■ **Problem statement**
All of the data must be printed exactly; please include every line.
* * * * * * *
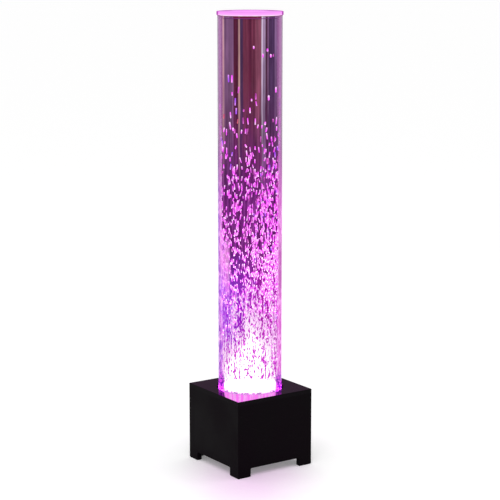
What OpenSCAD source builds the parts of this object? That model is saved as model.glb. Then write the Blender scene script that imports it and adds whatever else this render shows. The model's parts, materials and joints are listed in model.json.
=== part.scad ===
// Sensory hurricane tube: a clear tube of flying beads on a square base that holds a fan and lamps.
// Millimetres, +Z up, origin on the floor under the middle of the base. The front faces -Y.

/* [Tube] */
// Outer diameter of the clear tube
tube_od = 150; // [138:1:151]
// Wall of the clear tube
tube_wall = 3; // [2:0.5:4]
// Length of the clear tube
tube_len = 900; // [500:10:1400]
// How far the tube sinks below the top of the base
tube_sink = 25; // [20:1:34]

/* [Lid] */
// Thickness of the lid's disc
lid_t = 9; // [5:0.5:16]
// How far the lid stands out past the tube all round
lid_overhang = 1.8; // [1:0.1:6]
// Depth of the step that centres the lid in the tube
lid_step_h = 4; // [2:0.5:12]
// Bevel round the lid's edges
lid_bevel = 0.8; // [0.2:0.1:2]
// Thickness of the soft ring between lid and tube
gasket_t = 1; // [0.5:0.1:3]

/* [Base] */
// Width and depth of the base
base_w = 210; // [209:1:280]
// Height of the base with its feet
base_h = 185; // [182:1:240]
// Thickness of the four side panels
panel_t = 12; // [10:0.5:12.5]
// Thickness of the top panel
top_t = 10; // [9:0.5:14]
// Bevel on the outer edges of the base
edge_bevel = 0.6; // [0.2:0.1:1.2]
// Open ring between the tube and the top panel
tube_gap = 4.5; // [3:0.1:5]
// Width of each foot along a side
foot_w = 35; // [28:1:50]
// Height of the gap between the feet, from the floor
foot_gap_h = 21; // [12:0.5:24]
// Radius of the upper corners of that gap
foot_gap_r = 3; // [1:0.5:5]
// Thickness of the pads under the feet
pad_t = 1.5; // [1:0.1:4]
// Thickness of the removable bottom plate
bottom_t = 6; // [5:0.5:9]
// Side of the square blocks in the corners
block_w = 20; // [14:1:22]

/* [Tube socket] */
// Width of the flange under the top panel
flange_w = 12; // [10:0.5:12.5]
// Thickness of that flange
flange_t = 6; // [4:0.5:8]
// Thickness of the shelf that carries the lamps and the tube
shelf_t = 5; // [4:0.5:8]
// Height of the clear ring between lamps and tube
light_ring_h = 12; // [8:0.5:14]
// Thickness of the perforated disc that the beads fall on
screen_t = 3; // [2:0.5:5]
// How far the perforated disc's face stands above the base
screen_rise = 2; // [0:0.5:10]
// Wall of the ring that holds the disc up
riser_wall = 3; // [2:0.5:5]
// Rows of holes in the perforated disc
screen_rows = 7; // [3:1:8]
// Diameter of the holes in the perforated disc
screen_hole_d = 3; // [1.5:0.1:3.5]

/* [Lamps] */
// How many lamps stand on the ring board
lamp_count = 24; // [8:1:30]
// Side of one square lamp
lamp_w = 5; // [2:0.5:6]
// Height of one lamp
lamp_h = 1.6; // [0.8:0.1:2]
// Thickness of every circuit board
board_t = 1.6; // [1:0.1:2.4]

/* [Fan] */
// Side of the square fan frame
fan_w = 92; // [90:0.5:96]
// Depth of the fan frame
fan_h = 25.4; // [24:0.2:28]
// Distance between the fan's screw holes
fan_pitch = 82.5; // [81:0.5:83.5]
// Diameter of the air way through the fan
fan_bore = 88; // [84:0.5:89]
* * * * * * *
■ **Expected answer**
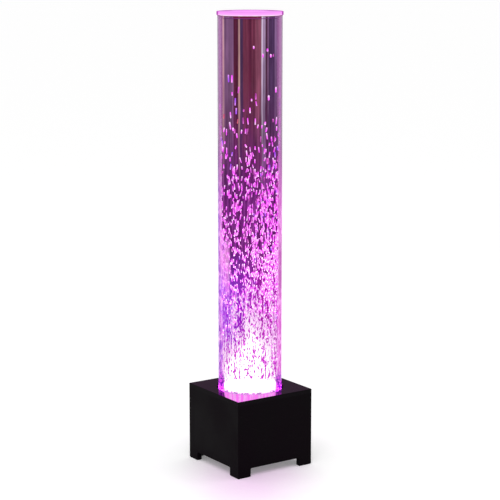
What OpenSCAD source builds the parts of this object? That model is saved as model.glb. Then write the Blender scene script that imports it and adds whatever else this render shows. The model's parts, materials and joints are listed in model.json.
=== part.scad ===
// Sensory hurricane tube: a clear tube of flying beads on a square base that holds a fan and lamps.
// Millimetres, +Z up, origin on the floor under the middle of the base. The front faces -Y.

/* [Tube] */
// Outer diameter of the clear tube
tube_od = 150; // [138:1:151]
// Wall of the clear tube
tube_wall = 3; // [2:0.5:4]
// Length of the clear tube
tube_len = 900; // [500:10:1400]
// How far the tube sinks below the top of the base
tube_sink = 25; // [20:1:34]

/* [Lid] */
// Thickness of the lid's disc
lid_t = 9; // [5:0.5:16]
// How far the lid stands out past the tube all round
lid_overhang = 1.8; // [1:0.1:6]
// Depth of the step that centres the lid in the tube
lid_step_h = 4; // [2:0.5:12]
// Bevel round the lid's edges
lid_bevel = 0.8; // [0.2:0.1:2]
// Thickness of the soft ring between lid and tube
gasket_t = 1; // [0.5:0.1:3]

/* [Base] */
// Width and depth of the base
base_w = 210; // [209:1:280]
// Height of the base with its feet
base_h = 185; // [182:1:240]
// Thickness of the four side panels
panel_t = 12; // [10:0.5:12.5]
// Thickness of the top panel
top_t = 10; // [9:0.5:14]
// Bevel on the outer edges of the base
edge_bevel = 0.6; // [0.2:0.1:1.2]
// Open ring between the tube and the top panel
tube_gap = 4.5; // [3:0.1:5]
// Width of each foot along a side
foot_w = 35; // [28:1:50]
// Height of the gap between the feet, from the floor
foot_gap_h = 21; // [12:0.5:24]
// Radius of the upper corners of that gap
foot_gap_r = 3; // [1:0.5:5]
// Thickness of the pads under the feet
pad_t = 1.5; // [1:0.1:4]
// Thickness of the removable bottom plate
bottom_t = 6; // [5:0.5:9]
// Side of the square blocks in the corners
block_w = 20; // [14:1:22]

/* [Tube socket] */
// Width of the flange under the top panel
flange_w = 12; // [10:0.5:12.5]
// Thickness of that flange
flange_t = 6; // [4:0.5:8]
// Thickness of the shelf that carries the lamps and the tube
shelf_t = 5; // [4:0.5:8]
// Height of the clear ring between lamps and tube
light_ring_h = 12; // [8:0.5:14]
// Thickness of the perforated disc that the beads fall on
screen_t = 3; // [2:0.5:5]
// How far the perforated disc's face stands above the base
screen_rise = 2; // [0:0.5:10]
// Wall of the ring that holds the disc up
riser_wall = 3; // [2:0.5:5]
// Rows of holes in the perforated disc
screen_rows = 7; // [3:1:8]
// Diameter of the holes in the perforated disc
screen_hole_d = 3; // [1.5:0.1:3.5]

/* [Lamps] */
// How many lamps stand on the ring board
lamp_count = 24; // [8:1:30]
// Side of one square lamp
lamp_w = 5; // [2:0.5:6]
// Height of one lamp
lamp_h = 1.6; // [0.8:0.1:2]
// Thickness of every circuit board
board_t = 1.6; // [1:0.1:2.4]

/* [Fan] */
// Side of the square fan frame
fan_w = 92; // [90:0.5:96]
// Depth of the fan frame
fan_h = 25.4; // [24:0.2:28]
// Distance between the fan's screw holes
fan_pitch = 82.5; // [81:0.5:83.5]
// Diameter of the air way through the fan
fan_bore = 88; // [84:0.5:89]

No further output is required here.